All of the data must be printed exactly; please include every line.

Dataset excerpt
:::
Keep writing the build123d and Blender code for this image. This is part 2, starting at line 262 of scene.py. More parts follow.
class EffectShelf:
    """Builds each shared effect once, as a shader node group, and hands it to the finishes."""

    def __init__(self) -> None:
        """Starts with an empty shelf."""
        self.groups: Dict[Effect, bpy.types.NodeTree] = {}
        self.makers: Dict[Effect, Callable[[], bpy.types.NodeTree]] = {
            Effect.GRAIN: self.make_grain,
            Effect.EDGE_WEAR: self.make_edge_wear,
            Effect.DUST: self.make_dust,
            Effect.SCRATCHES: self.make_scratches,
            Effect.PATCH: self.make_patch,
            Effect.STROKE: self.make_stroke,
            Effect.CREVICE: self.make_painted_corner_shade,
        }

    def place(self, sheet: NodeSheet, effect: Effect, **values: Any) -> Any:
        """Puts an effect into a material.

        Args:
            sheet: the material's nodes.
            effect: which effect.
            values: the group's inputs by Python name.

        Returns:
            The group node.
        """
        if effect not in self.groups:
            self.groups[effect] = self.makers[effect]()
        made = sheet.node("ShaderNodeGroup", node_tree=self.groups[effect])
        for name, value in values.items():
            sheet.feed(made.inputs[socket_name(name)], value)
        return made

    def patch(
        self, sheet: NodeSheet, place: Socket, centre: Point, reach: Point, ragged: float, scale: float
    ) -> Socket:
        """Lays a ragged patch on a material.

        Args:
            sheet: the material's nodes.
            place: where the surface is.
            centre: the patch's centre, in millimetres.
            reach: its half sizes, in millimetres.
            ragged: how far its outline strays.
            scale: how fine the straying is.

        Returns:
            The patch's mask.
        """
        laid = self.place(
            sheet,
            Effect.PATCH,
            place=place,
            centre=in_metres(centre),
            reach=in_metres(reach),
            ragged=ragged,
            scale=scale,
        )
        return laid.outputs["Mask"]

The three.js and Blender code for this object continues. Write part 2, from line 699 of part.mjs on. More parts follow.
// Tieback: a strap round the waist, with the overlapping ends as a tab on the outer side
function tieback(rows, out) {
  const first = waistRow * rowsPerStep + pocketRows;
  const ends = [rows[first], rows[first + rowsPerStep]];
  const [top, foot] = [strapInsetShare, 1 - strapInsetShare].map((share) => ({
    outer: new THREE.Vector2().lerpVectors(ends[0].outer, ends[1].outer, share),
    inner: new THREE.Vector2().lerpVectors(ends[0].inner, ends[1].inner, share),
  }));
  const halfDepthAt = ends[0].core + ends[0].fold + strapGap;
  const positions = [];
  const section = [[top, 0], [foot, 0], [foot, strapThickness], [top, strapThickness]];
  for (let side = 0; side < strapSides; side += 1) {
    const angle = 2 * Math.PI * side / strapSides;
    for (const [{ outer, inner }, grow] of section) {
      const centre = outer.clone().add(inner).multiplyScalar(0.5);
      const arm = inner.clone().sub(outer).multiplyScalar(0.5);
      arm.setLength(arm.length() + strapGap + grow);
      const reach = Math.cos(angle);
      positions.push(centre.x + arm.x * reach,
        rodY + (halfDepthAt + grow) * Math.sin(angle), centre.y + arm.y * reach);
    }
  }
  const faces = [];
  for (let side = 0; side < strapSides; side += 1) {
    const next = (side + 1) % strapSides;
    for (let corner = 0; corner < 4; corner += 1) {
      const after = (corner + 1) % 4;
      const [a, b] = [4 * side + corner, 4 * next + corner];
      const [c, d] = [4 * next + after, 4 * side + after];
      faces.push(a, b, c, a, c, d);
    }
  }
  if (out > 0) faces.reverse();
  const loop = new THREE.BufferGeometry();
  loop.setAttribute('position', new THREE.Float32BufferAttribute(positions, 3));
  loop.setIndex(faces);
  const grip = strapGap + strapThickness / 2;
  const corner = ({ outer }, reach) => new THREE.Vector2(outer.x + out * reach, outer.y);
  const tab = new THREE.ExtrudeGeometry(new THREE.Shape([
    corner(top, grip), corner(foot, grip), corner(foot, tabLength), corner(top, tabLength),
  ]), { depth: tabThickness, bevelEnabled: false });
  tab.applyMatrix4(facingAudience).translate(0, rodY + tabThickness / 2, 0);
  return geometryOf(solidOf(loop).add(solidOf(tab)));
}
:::
**FULL SOLUTION**
Keep writing the build123d and Blender code for this image. This is part 2, starting at line 262 of scene.py. More parts follow.
class EffectShelf:
    """Builds each shared effect once, as a shader node group, and hands it to the finishes."""

    def __init__(self) -> None:
        """Starts with an empty shelf."""
        self.groups: Dict[Effect, bpy.types.NodeTree] = {}
        self.makers: Dict[Effect, Callable[[], bpy.types.NodeTree]] = {
            Effect.GRAIN: self.make_grain,
            Effect.EDGE_WEAR: self.make_edge_wear,
            Effect.DUST: self.make_dust,
            Effect.SCRATCHES: self.make_scratches,
            Effect.PATCH: self.make_patch,
            Effect.STROKE: self.make_stroke,
            Effect.CREVICE: self.make_painted_corner_shade,
        }

    def place(self, sheet: NodeSheet, effect: Effect, **values: Any) -> Any:
        """Puts an effect into a material.

        Args:
            sheet: the material's nodes.
            effect: which effect.
            values: the group's inputs by Python name.

        Returns:
            The group node.
        """
        if effect not in self.groups:
            self.groups[effect] = self.makers[effect]()
        made = sheet.node("ShaderNodeGroup", node_tree=self.groups[effect])
        for name, value in values.items():
            sheet.feed(made.inputs[socket_name(name)], value)
        return made

    def patch(
        self, sheet: NodeSheet, place: Socket, centre: Point, reach: Point, ragged: float, scale: float
    ) -> Socket:
        """Lays a ragged patch on a material.

        Args:
            sheet: the material's nodes.
            place: where the surface is.
            centre: the patch's centre, in millimetres.
            reach: its half sizes, in millimetres.
            ragged: how far its outline strays.
            scale: how fine the straying is.

        Returns:
            The patch's mask.
        """
        laid = self.place(
            sheet,
            Effect.PATCH,
            place=place,
            centre=in_metres(centre),
            reach=in_metres(reach),
            ragged=ragged,
            scale=scale,
        )
        return laid.outputs["Mask"]

The three.js and Blender code for this object continues. Write part 2, from line 699 of part.mjs on. More parts follow.
// Tieback: a strap round the waist, with the overlapping ends as a tab on the outer side
function tieback(rows, out) {
  const first = waistRow * rowsPerStep + pocketRows;
  const ends = [rows[first], rows[first + rowsPerStep]];
  const [top, foot] = [strapInsetShare, 1 - strapInsetShare].map((share) => ({
    outer: new THREE.Vector2().lerpVectors(ends[0].outer, ends[1].outer, share),
    inner: new THREE.Vector2().lerpVectors(ends[0].inner, ends[1].inner, share),
  }));
  const halfDepthAt = ends[0].core + ends[0].fold + strapGap;
  const positions = [];
  const section = [[top, 0], [foot, 0], [foot, strapThickness], [top, strapThickness]];
  for (let side = 0; side < strapSides; side += 1) {
    const angle = 2 * Math.PI * side / strapSides;
    for (const [{ outer, inner }, grow] of section) {
      const centre = outer.clone().add(inner).multiplyScalar(0.5);
      const arm = inner.clone().sub(outer).multiplyScalar(0.5);
      arm.setLength(arm.length() + strapGap + grow);
      const reach = Math.cos(angle);
      positions.push(centre.x + arm.x * reach,
        rodY + (halfDepthAt + grow) * Math.sin(angle), centre.y + arm.y * reach);
    }
  }
  const faces = [];
  for (let side = 0; side < strapSides; side += 1) {
    const next = (side + 1) % strapSides;
    for (let corner = 0; corner < 4; corner += 1) {
      const after = (corner + 1) % 4;
      const [a, b] = [4 * side + corner, 4 * next + corner];
      const [c, d] = [4 * next + after, 4 * side + after];
      faces.push(a, b, c, a, c, d);
    }
  }
  if (out > 0) faces.reverse();
  const loop = new THREE.BufferGeometry();
  loop.setAttribute('position', new THREE.Float32BufferAttribute(positions, 3));
  loop.setIndex(faces);
  const grip = strapGap + strapThickness / 2;
  const corner = ({ outer }, reach) => new THREE.Vector2(outer.x + out * reach, outer.y);
  const tab = new THREE.ExtrudeGeometry(new THREE.Shape([
    corner(top, grip), corner(foot, grip), corner(foot, tabLength), corner(top, tabLength),
  ]), { depth: tabThickness, bevelEnabled: false });
  tab.applyMatrix4(facingAudience).translate(0, rodY + tabThickness / 2, 0);
  return geometryOf(solidOf(loop).add(solidOf(tab)));
}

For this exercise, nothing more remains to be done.